■ **RAW DATA**
........
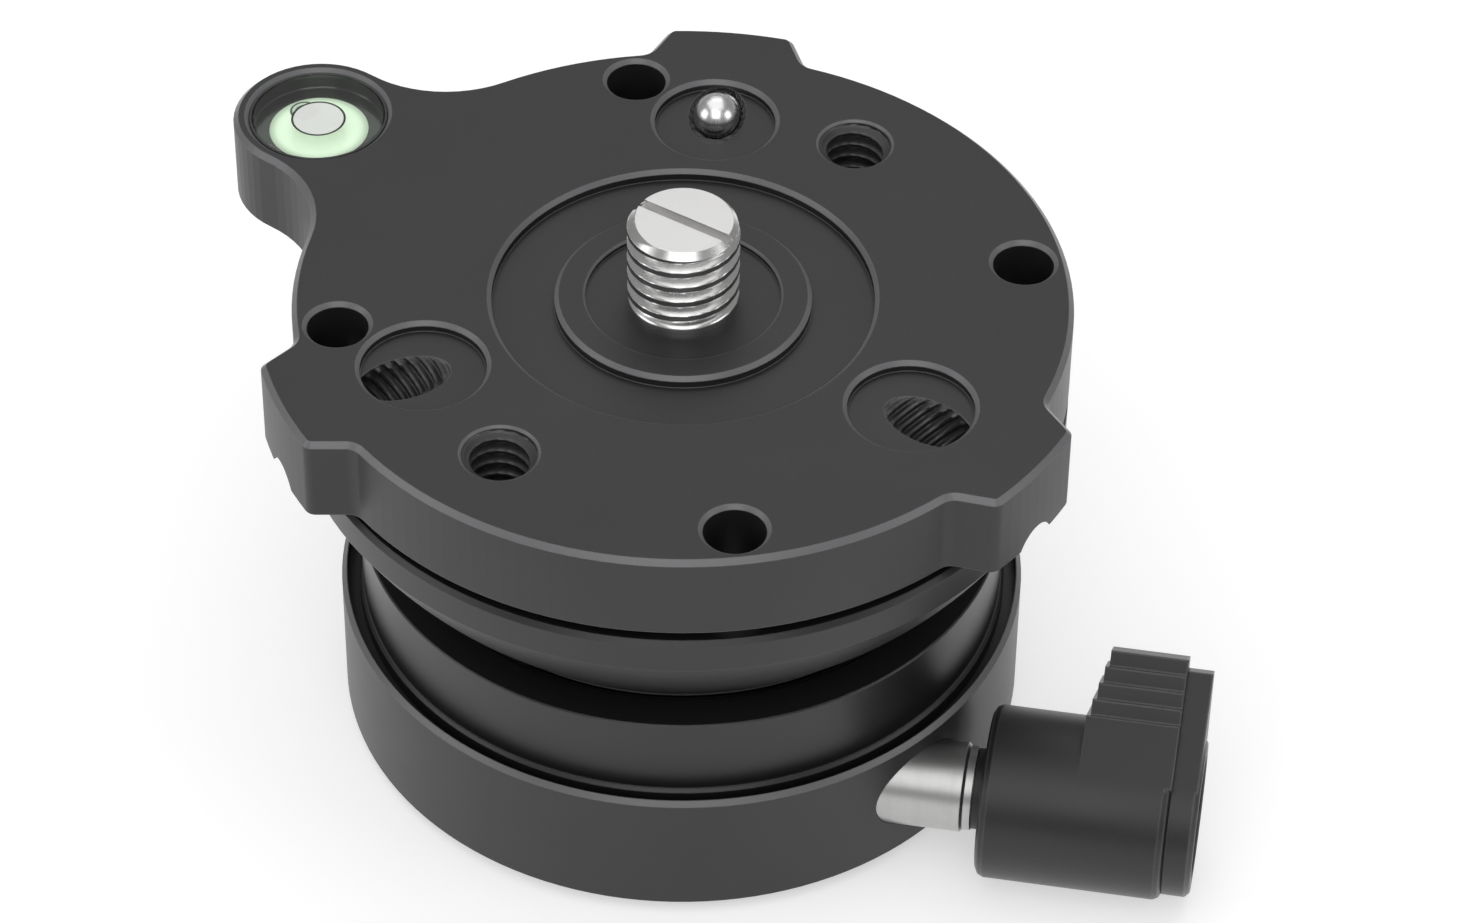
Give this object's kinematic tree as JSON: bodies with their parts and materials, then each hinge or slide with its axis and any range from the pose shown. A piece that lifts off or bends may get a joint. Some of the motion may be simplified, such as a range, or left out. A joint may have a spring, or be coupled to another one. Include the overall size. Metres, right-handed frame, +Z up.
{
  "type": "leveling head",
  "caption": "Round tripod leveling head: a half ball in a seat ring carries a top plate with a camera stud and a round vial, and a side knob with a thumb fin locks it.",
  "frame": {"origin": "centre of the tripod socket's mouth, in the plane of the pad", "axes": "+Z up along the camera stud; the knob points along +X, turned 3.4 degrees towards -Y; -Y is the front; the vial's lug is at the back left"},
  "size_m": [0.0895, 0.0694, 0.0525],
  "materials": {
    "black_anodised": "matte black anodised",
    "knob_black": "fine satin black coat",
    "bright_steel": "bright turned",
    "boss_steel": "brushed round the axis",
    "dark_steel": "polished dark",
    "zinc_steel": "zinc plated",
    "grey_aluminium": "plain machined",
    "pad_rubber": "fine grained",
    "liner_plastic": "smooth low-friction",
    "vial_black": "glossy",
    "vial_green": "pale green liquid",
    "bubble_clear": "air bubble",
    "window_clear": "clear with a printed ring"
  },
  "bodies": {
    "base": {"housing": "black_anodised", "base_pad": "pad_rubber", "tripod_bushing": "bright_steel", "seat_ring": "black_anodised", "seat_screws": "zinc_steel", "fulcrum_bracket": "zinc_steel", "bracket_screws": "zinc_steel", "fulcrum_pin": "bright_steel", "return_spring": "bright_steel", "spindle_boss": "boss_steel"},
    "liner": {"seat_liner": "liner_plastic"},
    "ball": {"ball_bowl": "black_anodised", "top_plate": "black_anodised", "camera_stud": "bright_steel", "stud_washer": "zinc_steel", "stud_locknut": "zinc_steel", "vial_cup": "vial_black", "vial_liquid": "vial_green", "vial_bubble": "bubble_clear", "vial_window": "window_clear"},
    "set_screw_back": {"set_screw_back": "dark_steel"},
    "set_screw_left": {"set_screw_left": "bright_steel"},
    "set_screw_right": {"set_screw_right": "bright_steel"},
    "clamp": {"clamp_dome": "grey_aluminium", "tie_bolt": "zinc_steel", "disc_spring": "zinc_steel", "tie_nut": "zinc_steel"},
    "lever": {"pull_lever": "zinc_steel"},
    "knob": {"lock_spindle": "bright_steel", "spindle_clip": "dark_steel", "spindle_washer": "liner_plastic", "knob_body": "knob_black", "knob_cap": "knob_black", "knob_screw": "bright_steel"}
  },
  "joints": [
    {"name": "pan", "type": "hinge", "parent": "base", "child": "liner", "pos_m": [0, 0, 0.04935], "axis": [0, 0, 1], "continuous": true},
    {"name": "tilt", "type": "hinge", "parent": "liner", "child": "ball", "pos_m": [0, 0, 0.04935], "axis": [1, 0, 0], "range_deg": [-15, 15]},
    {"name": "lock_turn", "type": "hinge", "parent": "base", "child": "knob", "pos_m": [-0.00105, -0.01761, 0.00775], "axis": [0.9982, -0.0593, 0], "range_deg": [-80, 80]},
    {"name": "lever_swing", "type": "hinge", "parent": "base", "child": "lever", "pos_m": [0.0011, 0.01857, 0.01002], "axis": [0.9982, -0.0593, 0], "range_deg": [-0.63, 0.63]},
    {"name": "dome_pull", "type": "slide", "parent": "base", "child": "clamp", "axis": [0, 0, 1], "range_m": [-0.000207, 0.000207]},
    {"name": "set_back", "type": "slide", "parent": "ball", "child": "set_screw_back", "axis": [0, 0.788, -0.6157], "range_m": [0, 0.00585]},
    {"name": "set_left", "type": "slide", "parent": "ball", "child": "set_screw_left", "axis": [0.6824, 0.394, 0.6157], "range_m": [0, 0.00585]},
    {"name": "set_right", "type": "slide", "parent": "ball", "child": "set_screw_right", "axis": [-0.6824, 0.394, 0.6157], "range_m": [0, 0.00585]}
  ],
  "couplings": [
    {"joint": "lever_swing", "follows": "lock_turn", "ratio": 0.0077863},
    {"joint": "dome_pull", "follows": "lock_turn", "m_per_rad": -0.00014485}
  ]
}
........
Extract the complete listing above, reproducing each line exactly.

■ **ANSWER FOR THE TASK**
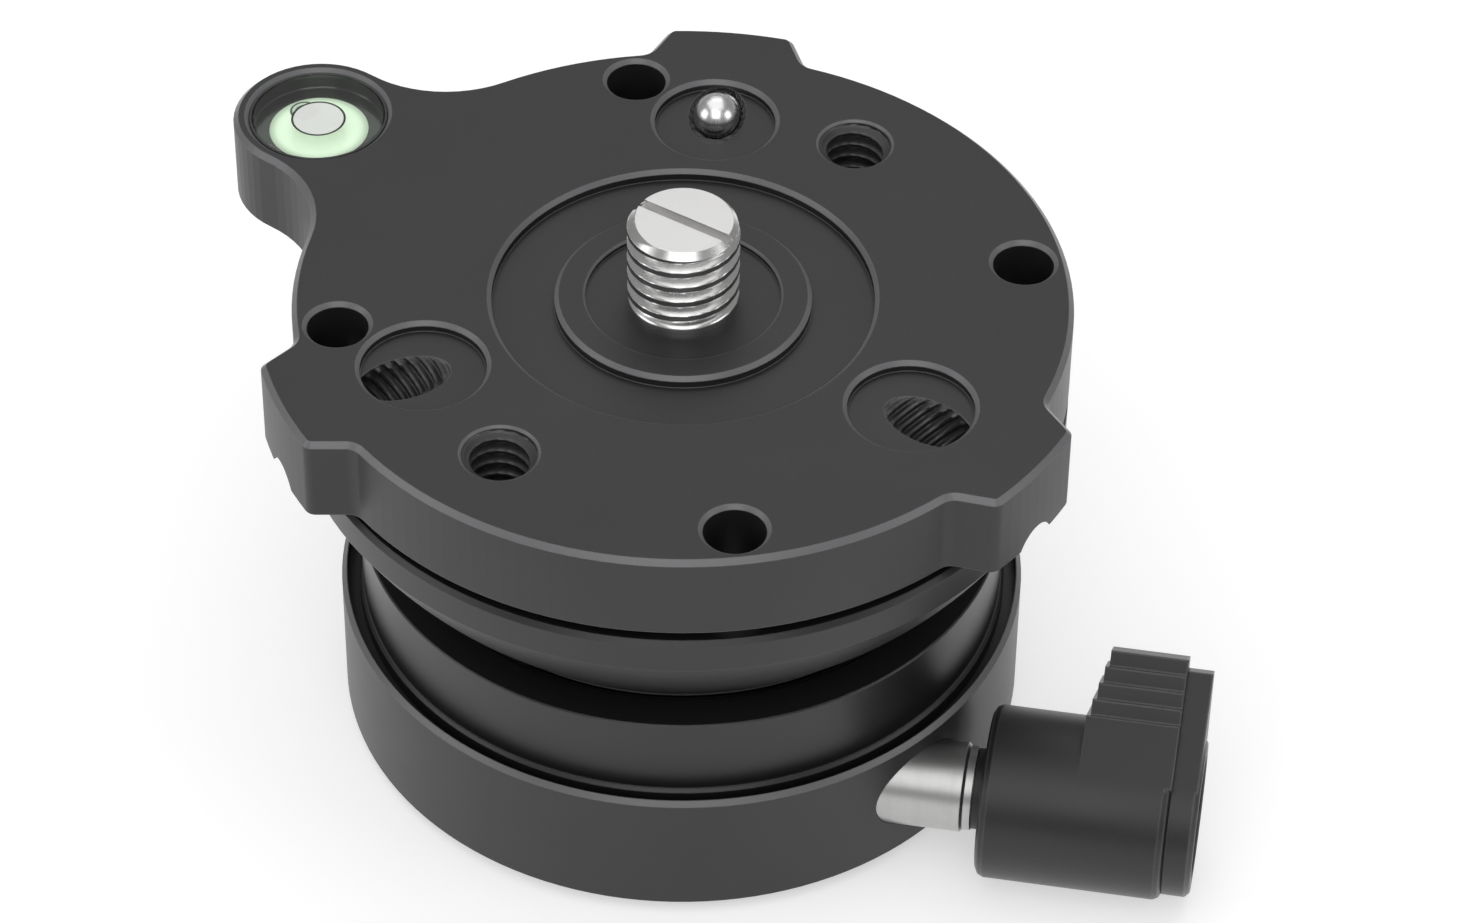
Give this object's kinematic tree as JSON: bodies with their parts and materials, then each hinge or slide with its axis and any range from the pose shown. A piece that lifts off or bends may get a joint. Some of the motion may be simplified, such as a range, or left out. A joint may have a spring, or be coupled to another one. Include the overall size. Metres, right-handed frame, +Z up.
{
  "type": "leveling head",
  "caption": "Round tripod leveling head: a half ball in a seat ring carries a top plate with a camera stud and a round vial, and a side knob with a thumb fin locks it.",
  "frame": {"origin": "centre of the tripod socket's mouth, in the plane of the pad", "axes": "+Z up along the camera stud; the knob points along +X, turned 3.4 degrees towards -Y; -Y is the front; the vial's lug is at the back left"},
  "size_m": [0.0895, 0.0694, 0.0525],
  "materials": {
    "black_anodised": "matte black anodised",
    "knob_black": "fine satin black coat",
    "bright_steel": "bright turned",
    "boss_steel": "brushed round the axis",
    "dark_steel": "polished dark",
    "zinc_steel": "zinc plated",
    "grey_aluminium": "plain machined",
    "pad_rubber": "fine grained",
    "liner_plastic": "smooth low-friction",
    "vial_black": "glossy",
    "vial_green": "pale green liquid",
    "bubble_clear": "air bubble",
    "window_clear": "clear with a printed ring"
  },
  "bodies": {
    "base": {"housing": "black_anodised", "base_pad": "pad_rubber", "tripod_bushing": "bright_steel", "seat_ring": "black_anodised", "seat_screws": "zinc_steel", "fulcrum_bracket": "zinc_steel", "bracket_screws": "zinc_steel", "fulcrum_pin": "bright_steel", "return_spring": "bright_steel", "spindle_boss": "boss_steel"},
    "liner": {"seat_liner": "liner_plastic"},
    "ball": {"ball_bowl": "black_anodised", "top_plate": "black_anodised", "camera_stud": "bright_steel", "stud_washer": "zinc_steel", "stud_locknut": "zinc_steel", "vial_cup": "vial_black", "vial_liquid": "vial_green", "vial_bubble": "bubble_clear", "vial_window": "window_clear"},
    "set_screw_back": {"set_screw_back": "dark_steel"},
    "set_screw_left": {"set_screw_left": "bright_steel"},
    "set_screw_right": {"set_screw_right": "bright_steel"},
    "clamp": {"clamp_dome": "grey_aluminium", "tie_bolt": "zinc_steel", "disc_spring": "zinc_steel", "tie_nut": "zinc_steel"},
    "lever": {"pull_lever": "zinc_steel"},
    "knob": {"lock_spindle": "bright_steel", "spindle_clip": "dark_steel", "spindle_washer": "liner_plastic", "knob_body": "knob_black", "knob_cap": "knob_black", "knob_screw": "bright_steel"}
  },
  "joints": [
    {"name": "pan", "type": "hinge", "parent": "base", "child": "liner", "pos_m": [0, 0, 0.04935], "axis": [0, 0, 1], "continuous": true},
    {"name": "tilt", "type": "hinge", "parent": "liner", "child": "ball", "pos_m": [0, 0, 0.04935], "axis": [1, 0, 0], "range_deg": [-15, 15]},
    {"name": "lock_turn", "type": "hinge", "parent": "base", "child": "knob", "pos_m": [-0.00105, -0.01761, 0.00775], "axis": [0.9982, -0.0593, 0], "range_deg": [-80, 80]},
    {"name": "lever_swing", "type": "hinge", "parent": "base", "child": "lever", "pos_m": [0.0011, 0.01857, 0.01002], "axis": [0.9982, -0.0593, 0], "range_deg": [-0.63, 0.63]},
    {"name": "dome_pull", "type": "slide", "parent": "base", "child": "clamp", "axis": [0, 0, 1], "range_m": [-0.000207, 0.000207]},
    {"name": "set_back", "type": "slide", "parent": "ball", "child": "set_screw_back", "axis": [0, 0.788, -0.6157], "range_m": [0, 0.00585]},
    {"name": "set_left", "type": "slide", "parent": "ball", "child": "set_screw_left", "axis": [0.6824, 0.394, 0.6157], "range_m": [0, 0.00585]},
    {"name": "set_right", "type": "slide", "parent": "ball", "child": "set_screw_right", "axis": [-0.6824, 0.394, 0.6157], "range_m": [0, 0.00585]}
  ],
  "couplings": [
    {"joint": "lever_swing", "follows": "lock_turn", "ratio": 0.0077863},
    {"joint": "dome_pull", "follows": "lock_turn", "m_per_rad": -0.00014485}
  ]
}